The rule that defines what a safe mortgage is could restrict credit and make it difficult for borrowers to get mortgages in 2014, lawmakers told the Consumer Financial Protection Bureau this week.
The CFPB says borrowers won't have a hard time getting loans, and most of the loans being done today will meet the requirements of the qualified mortgage rule. But members of the House Financial Services Committee didn't seem to buy the idea that the mortgage market will be just fine once the QM rule goes into effect in January.
QM and ability to repay
Starting next year, lenders will be required to verify that borrowers have to ability to repay their mortgages. It's a simple notion, but in order to be enforced as a rule, it required complex regulations.
In short, if lenders want to be protected from potential lawsuits from borrowers, they need to stick to the CFPB's guidelines of what constitutes a safe mortgage, or what the CFPB calls a "qualified mortgage."

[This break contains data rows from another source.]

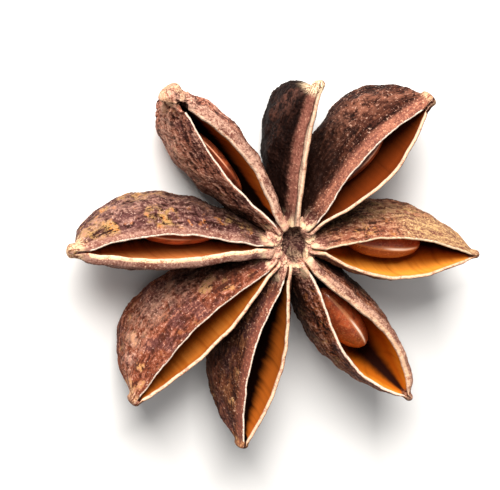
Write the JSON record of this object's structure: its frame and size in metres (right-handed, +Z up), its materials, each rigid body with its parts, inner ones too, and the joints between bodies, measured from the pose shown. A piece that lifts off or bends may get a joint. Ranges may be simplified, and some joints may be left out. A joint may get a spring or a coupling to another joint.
{
  "type": "star anise pod",
  "caption": "Dried, opened star anise fruit lying with its open side up: boat-shaped carpels stand round a short core, split along their top seams, with loose flat seeds inside.",
  "frame": {"origin": "centre of the bounding box, on the surface that the pod lies on", "axes": "+Z up, out of the open side; +X along the longest extent, towards the right-hand carpel; +Y towards the shut carpel"},
  "size_m": [0.0352, 0.0314, 0.0083],
  "materials": {
    "husk": "dry, wrinkled, matte",
    "seed": "hard, smooth, glossy"
  },
  "bodies": {
    "root": {"husk": "husk", "seed_e": "seed", "seed_ne": "seed", "seed_nw": "seed", "seed_w": "seed", "seed_se": "seed"}
  },
  "joints": []
}
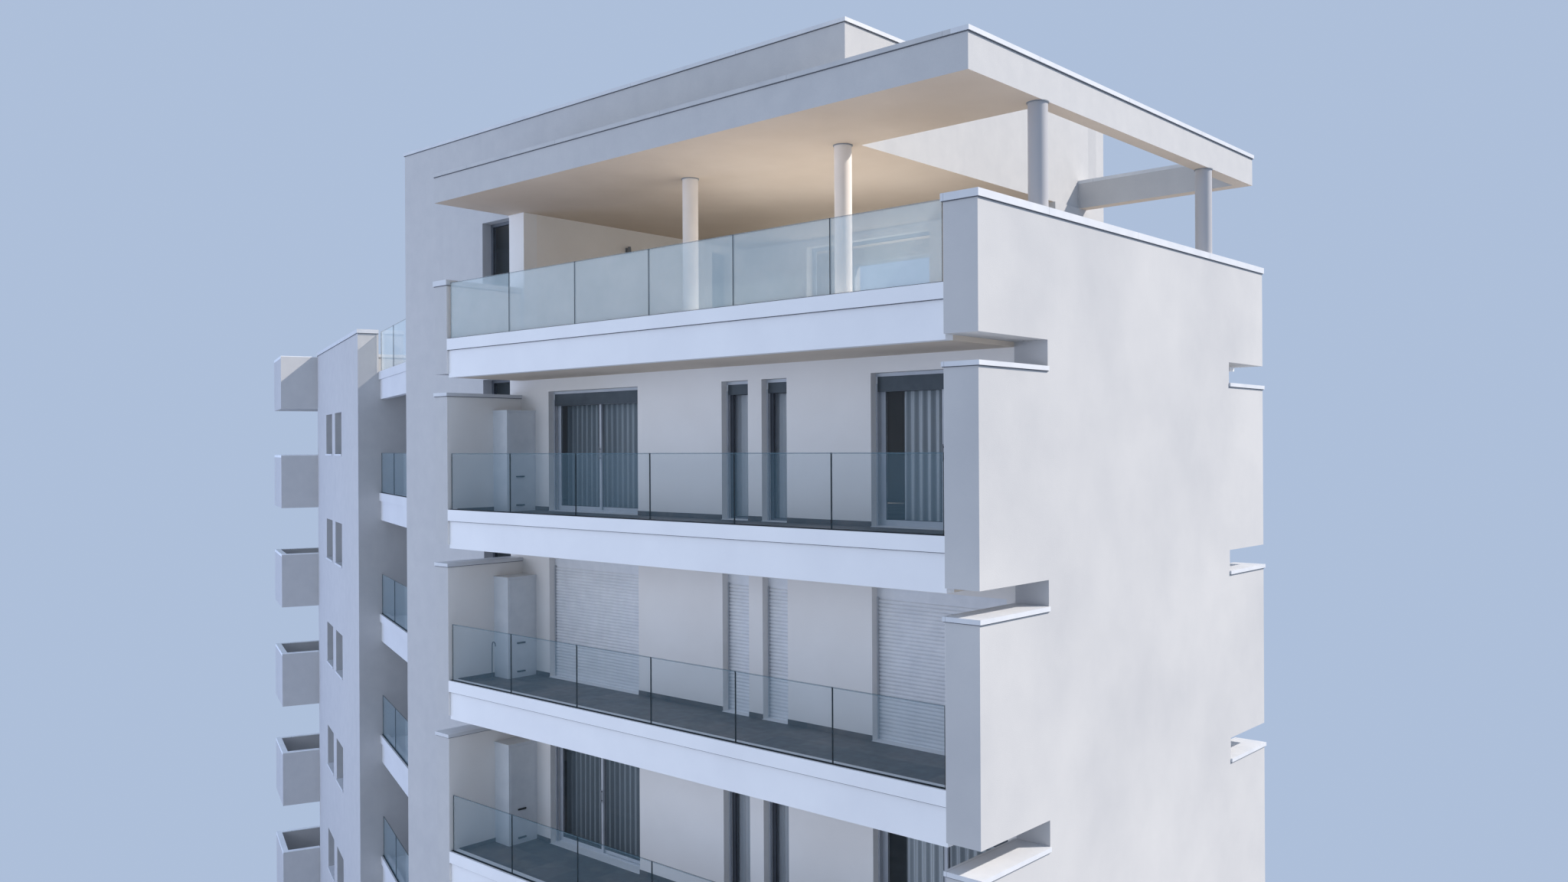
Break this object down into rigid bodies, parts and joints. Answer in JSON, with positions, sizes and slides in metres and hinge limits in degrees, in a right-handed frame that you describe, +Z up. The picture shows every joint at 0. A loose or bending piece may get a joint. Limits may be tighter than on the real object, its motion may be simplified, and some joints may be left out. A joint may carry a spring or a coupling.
{
  "type": "apartment block",
  "caption": "Modern white apartment block with glass-railed balconies, blind gable, penthouse under an open flat roof, and an angled side wing.",
  "frame": {"origin": "ground level, under the middle of the main block", "axes": "+X along the front towards the gable, +Y from the front to the rear, +Z up"},
  "size_m": [30.7976, 13.4065, 25.69],
  "materials": {
    "white_render": "fine mineral render, matt greyish white",
    "smooth_render": "smooth painted render, matt white",
    "soffit_paint": "painted board, matt warm white",
    "column_paint": "painted concrete, satin white",
    "concrete": "plain concrete",
    "coping_metal": "folded sheet, satin light grey",
    "stoneware_tiles": "dark grey-brown tiles with pale joints",
    "roof_membrane": "grey roofing sheet",
    "rail_glass": "clear laminated glass, green edge",
    "window_glass": "lightly reflecting window glass",
    "light_frames": "light grey powder coat",
    "dark_frames": "dark grey powder coat",
    "shutter_paint": "white lacquered slats",
    "curtain_cloth": "light grey translucent cloth",
    "cabinet_paint": "off-white lacquer",
    "dark_handles": "black"
  },
  "bodies": {
    "root": {"ground_slab": "concrete", "floor_slabs": "concrete", "wing_ground_slab": "concrete", "wing_floor_slabs": "concrete", "balcony_slabs": "concrete", "front_wall": "smooth_render", "gable_wall": "white_render", "left_wall": "white_render", "rear_wall": "white_render", "bay_walls": "white_render", "left_fins": "white_render", "penthouse_walls": "smooth_render", "upper_walls": "white_render", "wing_window_wall": "white_render", "wing_return_wall": "white_render", "wing_loggia_wall": "white_render", "wing_outer_walls": "white_render", "balcony_beams": "smooth_render", "rear_balconies": "smooth_render", "wing_loggias": "smooth_render", "wing_box_balconies": "white_render", "roof_slab": "white_render", "balcony_soffits": "soffit_paint", "columns": "column_paint", "fin_copings": "coping_metal", "parapet_copings": "coping_metal", "roof_copings": "coping_metal", "wing_copings": "coping_metal", "balcony_paving": "stoneware_tiles", "roof_deck": "roof_membrane", "balcony_glass": "rail_glass", "rear_balcony_glass": "rail_glass", "wing_rail_glass": "rail_glass", "front_glass": "window_glass", "rear_glass": "window_glass", "wing_glass": "window_glass", "door_frames": "light_frames", "slit_window_frames": "dark_frames", "rear_frames": "light_frames", "wing_frames": "light_frames", "shutter_boxes": "shutter_paint", "roller_shutters": "shutter_paint", "curtains": "curtain_cloth", "cabinets": "cabinet_paint", "cabinet_handles": "dark_handles"}
  },
  "joints": []
}
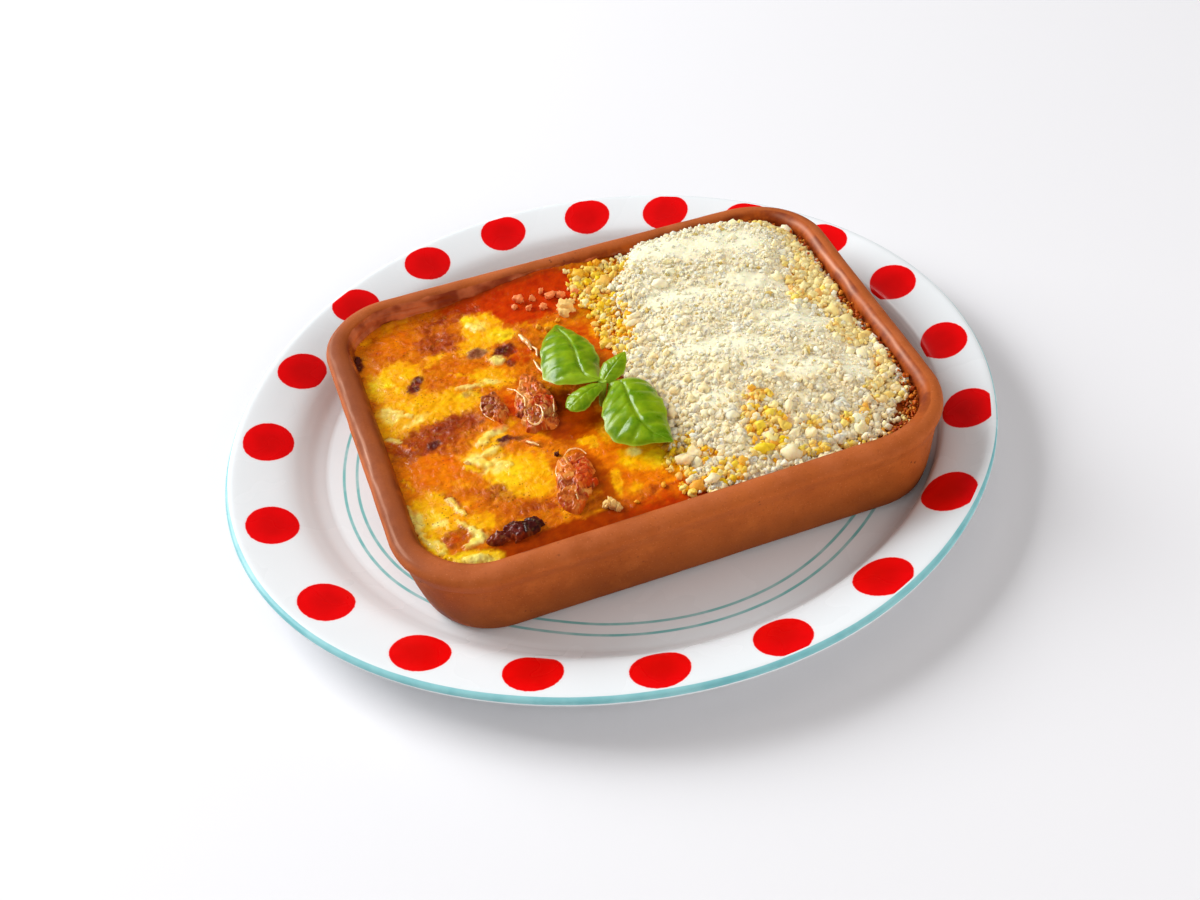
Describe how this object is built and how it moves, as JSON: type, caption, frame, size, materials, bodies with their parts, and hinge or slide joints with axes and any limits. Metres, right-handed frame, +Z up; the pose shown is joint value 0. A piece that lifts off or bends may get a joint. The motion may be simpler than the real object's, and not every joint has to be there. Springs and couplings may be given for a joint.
{
  "type": "plate of lasagna",
  "caption": "Baked lasagna with browned cheese, a heap of grated cheese and a basil sprig, served in a shallow clay dish on a round dotted dinner plate.",
  "frame": {"origin": "on the table, under the middle of the plate's rim", "axes": "+Z up out of the plate; X along the clay dish's long side, the grated cheese towards +X; Y along its short side, -Y towards the diner"},
  "size_m": [0.2854, 0.2852, 0.0408],
  "materials": {
    "glazed_plate": "gloss",
    "clay": "satin",
    "baked_cheese": "gloss",
    "grated_cheese": "matte",
    "meat": "satin",
    "char": "satin",
    "basil_leaf": "satin"
  },
  "bodies": {
    "root": {"plate": "glazed_plate", "clay_dish": "clay", "lasagna": "baked_cheese", "grated_cheese": "grated_cheese", "meat_chunk_1": "meat", "meat_chunk_2": "meat", "meat_chunk_3": "meat", "charred_chunk": "char", "basil_sprig": "basil_leaf"}
  },
  "joints": []
}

"I'm hearing the private sector saying we have a major concern because we are not going to do anything that puts us outside of the QM rule," Rep. Gary Miller, R-Calif., told the CFPB during the hearing.
Broad definition allows most current loans
Even if lenders don't issue loans outside of QM, the guidelines and exceptions that have been created will allow most of the borrowers who qualify for a mortgage today to get a mortgage in 2014, Peter Carroll, assistant director of mortgage markets for the CFPB, told lawmakers.
One of the aspects of the rule that worries some lawmakers is that a borrower whose monthly debts exceed 43 percent of gross income would not be eligible to qualify for a "safe" mortgage.
This is a problem for "young people buying homes for the first time who still have student loans," says Rep. Gregory Meeks, D-N.Y. "This could knock them out of the market altogether."
The CFPB has created a seven-year exemption to the 43 percent debt-to-income ratio rule as long as the loan meets Fannie Mae's and Freddie Mac's criteria.
According to CFPB data, with the 43 percent DTI requirement, three-quarters of the loans originated in 2011 would fit the QM definition. When the seven-year extension is factored in, nearly all loans met the qualified mortgage guidelines, Carroll said at the hearing.
There's a reason for the rule
Rep. Keith Ellison, D-Minn., reminded lawmakers why the new mortgage rule was created in the first place.
"We are not here by accident," he says. "We are not here because people like regulations. Four million foreclosures happened."